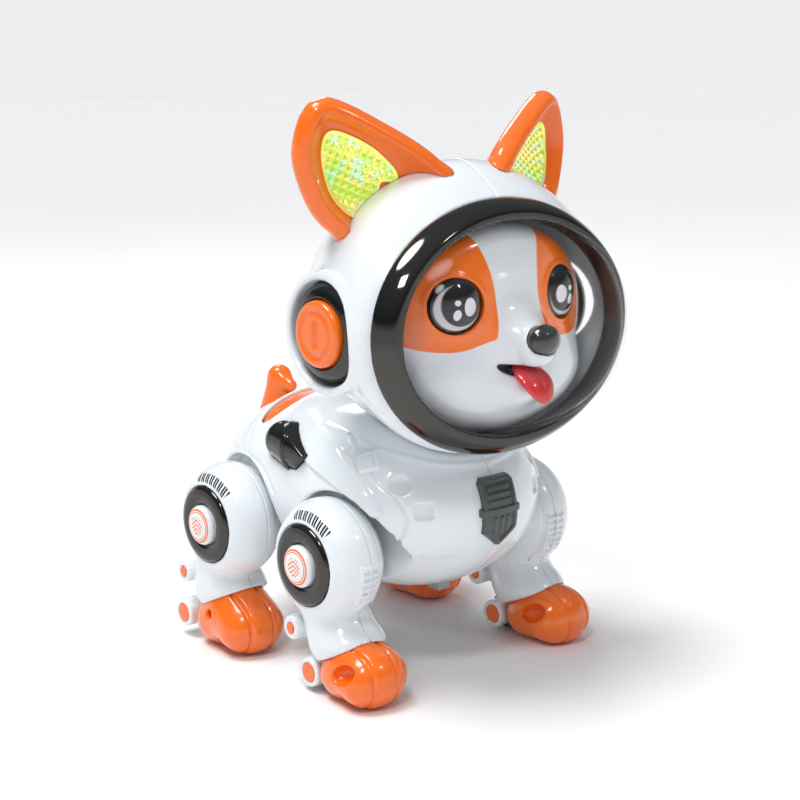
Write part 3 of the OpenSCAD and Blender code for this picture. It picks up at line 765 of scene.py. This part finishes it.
def battery_door(p):
    """Belly door with five grip ribs, an edge line and a screw hole."""
    f = smooth_max(torso_form(p), -(torso_form(p) + 2.2), 0.3)
    f = smooth_max(f, block(p, (0, 26, 30), (24.9, 28.9, 9.9), 1.5), 0.4)
    frame_line = np.abs(block(p, (0, 26, 30), (21, 25, 30), 3.0))
    f = smooth_max(f, 0.45 - np.hypot(frame_line, torso_form(p)), 0.3)
    for i in range(5):
        flat = np.hypot(np.maximum(np.abs(p[:, 0]) - 7 + i, 0), p[:, 1] - 6 - i * 2.6)
        f = smooth_min(f, np.hypot(flat, torso_form(p)) - 0.7, 0.5)
    hole = np.hypot(p[:, 0], p[:, 1] - 49)
    return smooth_max(f, 2.2 - hole, 0.5)


def badge_field(p):
    """Shield with a raised rim, a cross bar and plain slots."""
    x, z = p[:, 0], p[:, 2]
    shield = outline(x, z, [(-6.6, 80.4), (6.6, 80.4), (8.2, 78.6), (8.2, 69.6), (9.4, 69.4),
                            (9.4, 66.4), (8.2, 66.2), (8.2, 60), (0, 53.9), (-8.2, 60),
                            (-8.2, 66.2), (-9.4, 66.4), (-9.4, 69.4), (-8.2, 69.6),
                            (-8.2, 78.6)])
    height = torso_form(p)
    plate = smooth_max(np.maximum(height - 1.3, -(height + 0.8)), shield, 0.5)
    rim = np.abs(shield + 0.9) - 0.75
    bar = np.abs(z - 67.9) - 1.2
    raised = np.minimum(np.maximum(rim, height - 2.0), np.maximum(bar, height - 2.2))
    slots = np.abs(np.mod(x + 1.6, 3.2) - 1.6) - 0.75
    slots = np.maximum(np.maximum(slots, shield + 2.6), np.maximum(z - 65.6, 58.6 - z))
    steps = np.abs(np.mod(z, 2.6) - 1.3) - 0.6
    steps = np.maximum(np.maximum(steps, shield + 2.8), 70.4 - z)
    raised = np.minimum(raised, np.maximum(np.minimum(slots, steps), height - 1.9))
    raised = np.maximum(np.maximum(raised, shield), -(height + 0.8))
    return smooth_min(plate, raised, 0.35)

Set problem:
Please give an exact restatement of only the lines from the beginning of the material above to the line with "return smooth_max(f, 2.2 - hole, 0.5)", inclusive.

Correct result:
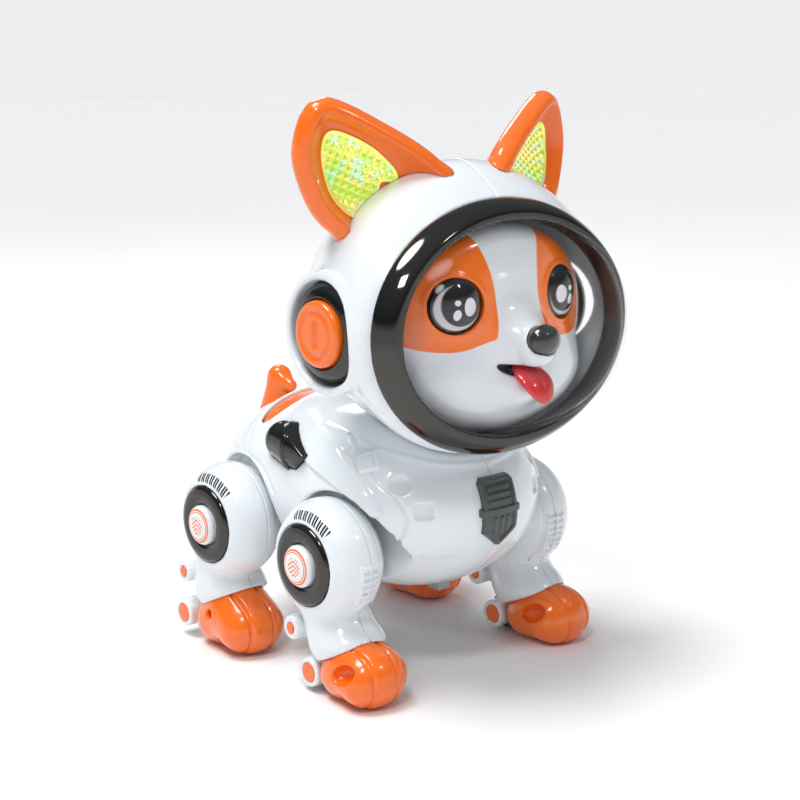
Write part 3 of the OpenSCAD and Blender code for this picture. It picks up at line 765 of scene.py. This part finishes it.
def battery_door(p):
    """Belly door with five grip ribs, an edge line and a screw hole."""
    f = smooth_max(torso_form(p), -(torso_form(p) + 2.2), 0.3)
    f = smooth_max(f, block(p, (0, 26, 30), (24.9, 28.9, 9.9), 1.5), 0.4)
    frame_line = np.abs(block(p, (0, 26, 30), (21, 25, 30), 3.0))
    f = smooth_max(f, 0.45 - np.hypot(frame_line, torso_form(p)), 0.3)
    for i in range(5):
        flat = np.hypot(np.maximum(np.abs(p[:, 0]) - 7 + i, 0), p[:, 1] - 6 - i * 2.6)
        f = smooth_min(f, np.hypot(flat, torso_form(p)) - 0.7, 0.5)
    hole = np.hypot(p[:, 0], p[:, 1] - 49)
    return smooth_max(f, 2.2 - hole, 0.5)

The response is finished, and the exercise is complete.